New York Jets offensive linemen look on during practice at...

New York Jets offensive linemen look on during practice at the training facility in Florham Park, N.J., on Sunday, Aug. 16, 2015. Credit: Andrew Theodorakis

Fisticuffs won't be tolerated in the Jets' locker room -- or on the practice field.

Tempers reached a boiling point Sunday when two skirmishes broke out during 11-on-11 drills. So Todd Bowles stopped practice and made his entire team run gassers, five back-and-forth sprints across the length of the practice field.

Fights in practice are something Bowles won't condone. That was his approach even before Tuesday's locker-room altercation in which a punch from Ikemefuna Enemkpali -- now a former Jet -- broke Geno Smith's jaw.

"We've got to take care of each other at the same time,'' Bowles said. "There's no cutting and no hitting in the back, no cheap shots. If it's good, clean play, I don't have a problem. They can talk all day.''

Damon "Snacks'' Harrison took that message to heart. For the duration of their two-hour practice, the nose tackle's deep voice and Southern drawl were as unrelenting as the blazing sun. And no player was safe from his chirping or chiding.

"Snacks is practicing to be an auctioneer,'' Bowles quipped.

Talking trash and jawing at one another is fine, Bowles said. But fighting with teammates isn't.

The first incident was a brief skirmish between linebacker Quinton Coples and offensive lineman Breno Giacomini. The second began with offensive lineman Dalton Freeman and defensive lineman Jason Babin throwing punches and soon escalated into a pileup of players.

"As a defense, we didn't perform how we wanted to in the first preseason game, so we said we want to treat every down like a game,'' cornerback Buster Skrine said. "Everybody's trying to go hard, trying to impress the coaches, get better. And they got into a fight.

"Coach doesn't want that because we need everybody to play on Sunday .''

As soon as slot receiver Jeremy Kerley saw the second fight being broken up, he knew exactly what to do next. "I just walked to the line. I already knew what was coming,'' he said, smiling.

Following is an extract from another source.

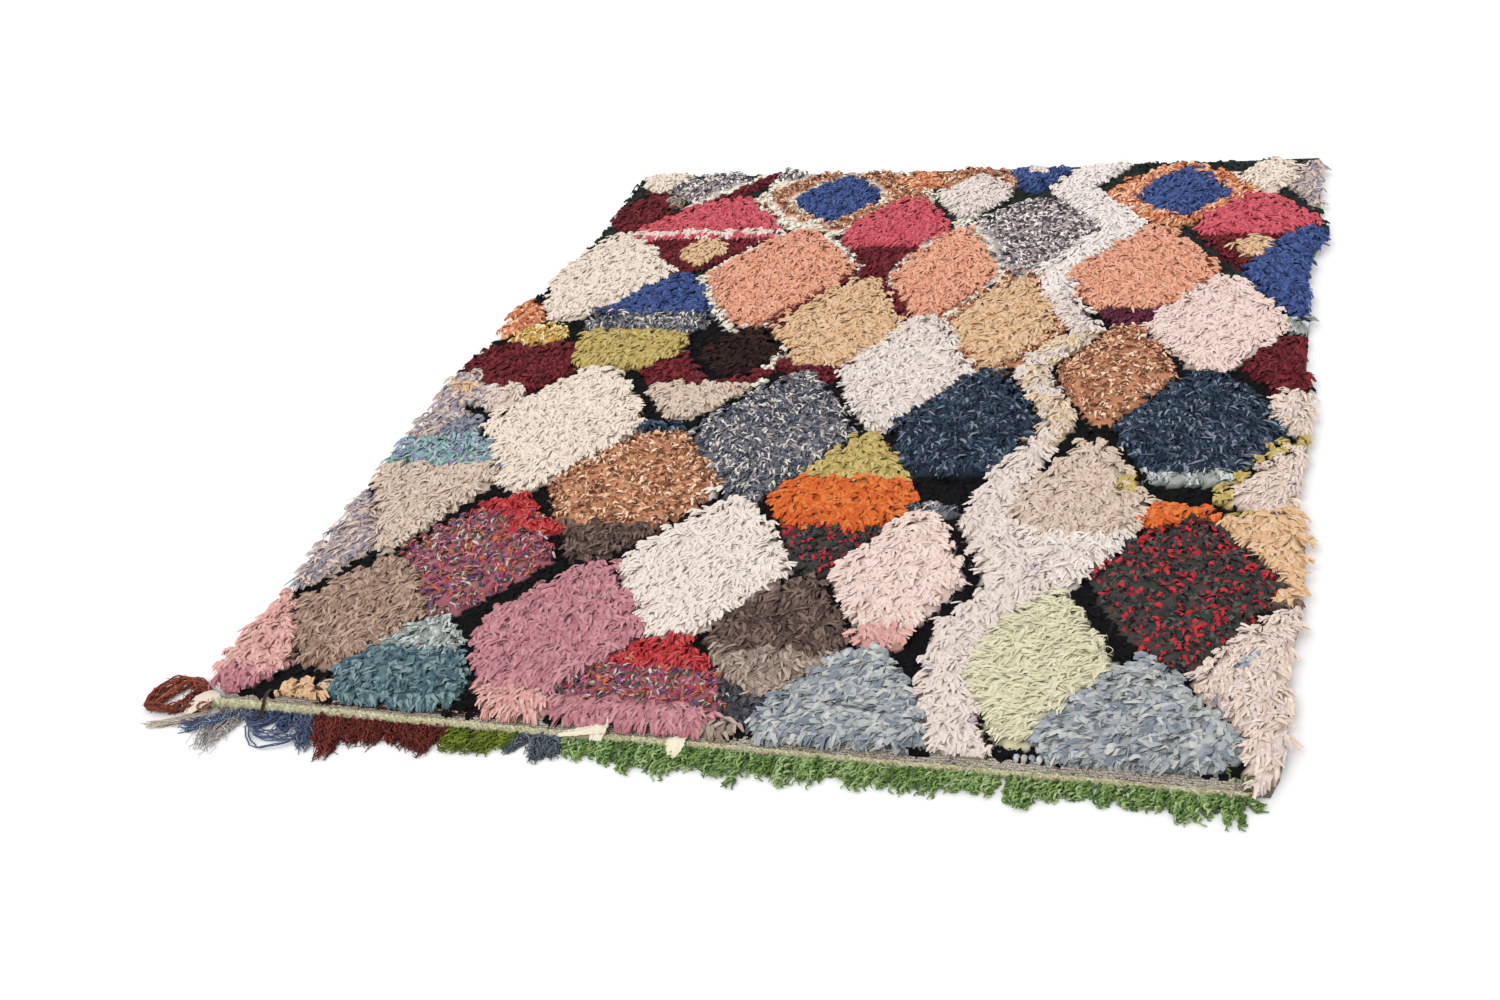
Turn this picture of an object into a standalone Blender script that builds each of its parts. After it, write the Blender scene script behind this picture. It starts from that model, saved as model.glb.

By now, all of Bowles' players are aware of his expectations and rules. Last Monday, he made them run three gassers after a "sluggish'' practice. On Sunday, he doled out more punishment.

"We knew the whole team was going to have to run them,'' Kerley said. "It's just part of the game. Guys are out there barking. You want competitive guys, you want guys that don't back down from nothing, so fights are going to happen.''

Bowles knows that, too. He joked that more fights "probably'' will occur because of the combination of "testosterone,'' fatigue and heat. But he's striving to find that balance between physical and reckless.

"It's hard,'' he said. "It's a fine line. You've got to understand situational football at the same time. You can't fight and be braggadocious and loud if you don't understand what's going on in the game, because that makes for a dumb player. And we're not trying to have dumb players.''

Notes & quotes: Safety Calvin Pryor has been excused from practice for several days because of a death in the family. It's unlikely he'll play Friday against the Falcons . . . Defensive lineman Muhammad Wilkerson (hamstring) didn't practice for a seventh straight day.